Mark Wenner co-founded The Nighthawks in 1972 along with guitarist Jimmy Thackery. The Nighthawks have always remained a hard-touring band with numerous recordings who helped open many doors and forged many touring routes for their contemporaries, including the Fabulous Thunderbirds, Stevie Ray Vaughan and Robert Cray. On Blues For Big Walter Wenner plays two venerable blues standards in his own inimitable style. The first is the Big Maceo Merriweather composition “Worried Life Blues. Merriweather recorded the side for Bluebird Records, a RCA Victor subsidiary, with guitarist Tampa Red in 1941. The combination of Maceo on piano and Tampa Red on guitar was constantly a potent combo. On Wenner’s interpretation, his vocal is more Delta authentic than Eric Clapton’s well-known version of the song. Unlike Clapton’s guitar-centric take, Wenner’s translation leaves no doubt that the harmonica is the song’s lead instrument. Most of the same musicians who backed Li’l Ronnie on his Big Walter tributes appear alongside Wenner (Appelrouth, Harrower, Stern, and Woodson). Wenner’s second contribution is Jimmy Roger’s “Walkin’ By Myself” which chugs along with Wenner’s blues harp fluttering like a hummingbird. Gordon Harrower ably handles the vocal as well as bass guitar on this blues classic.
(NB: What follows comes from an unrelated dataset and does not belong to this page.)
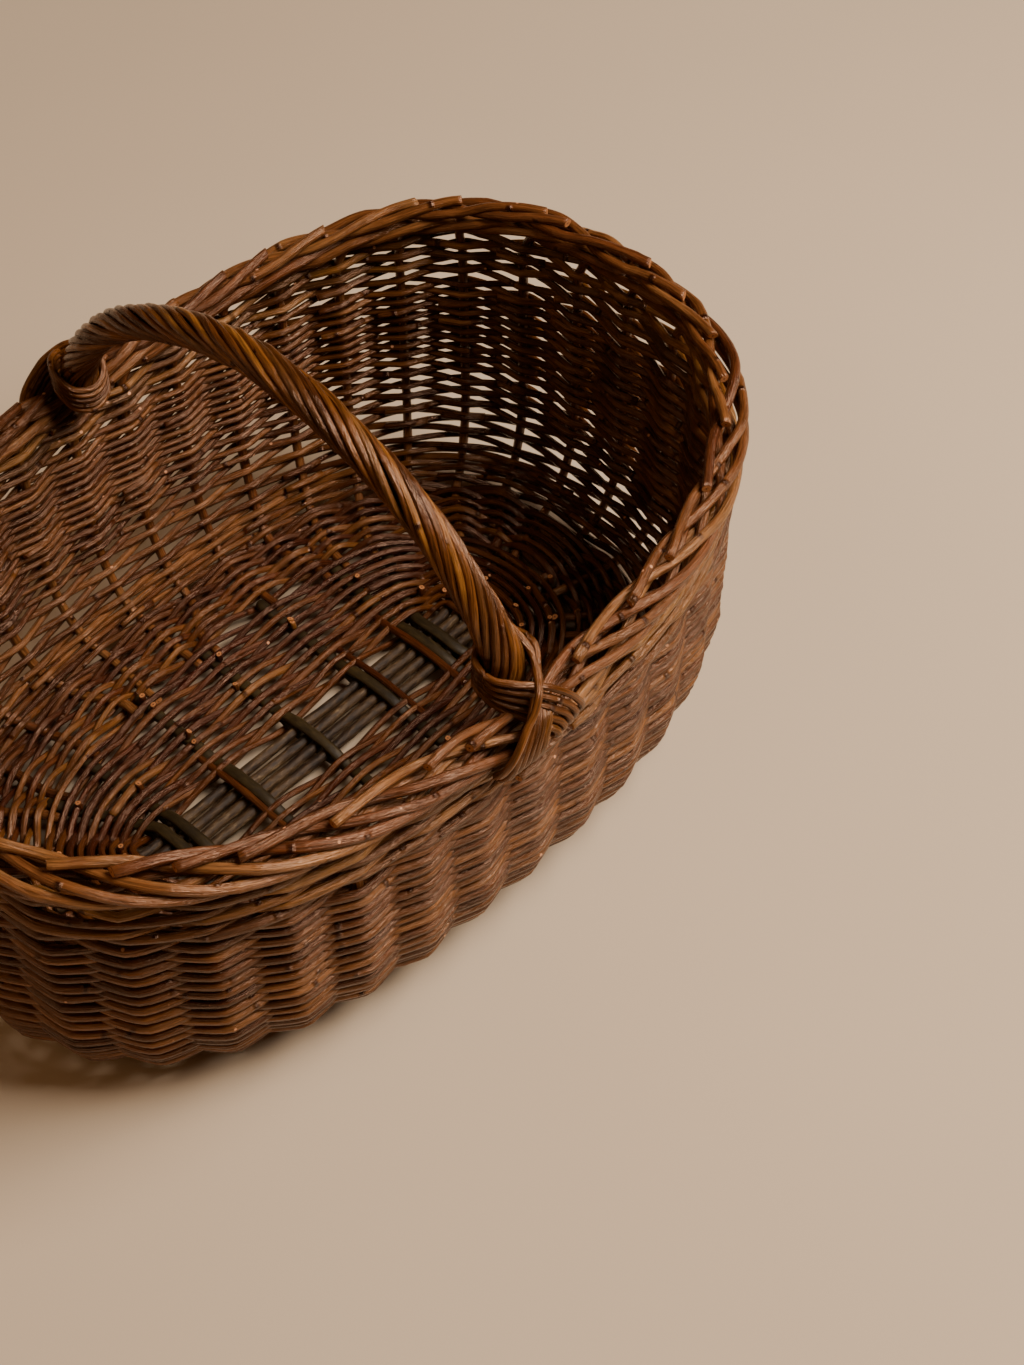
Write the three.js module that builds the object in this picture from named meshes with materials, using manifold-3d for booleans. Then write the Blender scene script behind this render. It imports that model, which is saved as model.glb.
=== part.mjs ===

“I have heard cats from a dozen or more countries play great blues. I think it is almost a universal language” – Mark Wenner

Johnny Shine’s “Evening Shuffle” is taken for a lively spin by Andrew Alli on harmonica. Todd Ellsworth does a stand-up job on stand-up bass and the vocal is uncredited in the liner notes. Alli also covers “Easy” at a more-leisurely pace adding plenty of vibrato on his harp with the bare-bones accompaniment of only Ivan Appelrouth on guitar to allow Alli the spotlight.
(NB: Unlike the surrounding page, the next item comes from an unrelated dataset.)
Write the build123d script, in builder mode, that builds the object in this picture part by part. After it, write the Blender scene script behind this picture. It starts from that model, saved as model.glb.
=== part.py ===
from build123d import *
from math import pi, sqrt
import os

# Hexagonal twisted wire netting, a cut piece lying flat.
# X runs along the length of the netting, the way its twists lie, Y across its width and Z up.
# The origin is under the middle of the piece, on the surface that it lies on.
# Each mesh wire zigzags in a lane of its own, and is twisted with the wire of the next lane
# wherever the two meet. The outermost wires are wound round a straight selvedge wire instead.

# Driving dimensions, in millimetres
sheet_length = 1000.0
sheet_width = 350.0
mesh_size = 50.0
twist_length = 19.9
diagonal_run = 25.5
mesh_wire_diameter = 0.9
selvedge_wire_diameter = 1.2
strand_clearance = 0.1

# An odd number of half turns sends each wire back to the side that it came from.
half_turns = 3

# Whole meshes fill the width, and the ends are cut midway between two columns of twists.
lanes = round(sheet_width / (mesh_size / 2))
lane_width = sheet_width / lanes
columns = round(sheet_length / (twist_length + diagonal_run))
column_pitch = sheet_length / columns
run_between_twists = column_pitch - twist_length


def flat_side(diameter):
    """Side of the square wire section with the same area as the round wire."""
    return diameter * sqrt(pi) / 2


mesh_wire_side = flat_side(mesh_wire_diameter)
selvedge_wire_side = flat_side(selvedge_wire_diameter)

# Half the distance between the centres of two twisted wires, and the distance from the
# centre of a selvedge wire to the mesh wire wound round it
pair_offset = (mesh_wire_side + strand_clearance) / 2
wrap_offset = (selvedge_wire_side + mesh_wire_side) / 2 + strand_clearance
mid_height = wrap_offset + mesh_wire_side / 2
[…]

“Much of my playing style is rooted in his music. I can’t think of any other way to pay my respects to this legend then play a couple of his tunes along side the biggest names in blues harmonica today.” ~ Andrew Alli

As it should, the harmonica dominates this album. Lovers of blues guitar may object to the high harmonica quotient here; but for the scores of fans of blues harmonica Blues For Big Walter will prove about as popular as the punch bowl at a barn dance.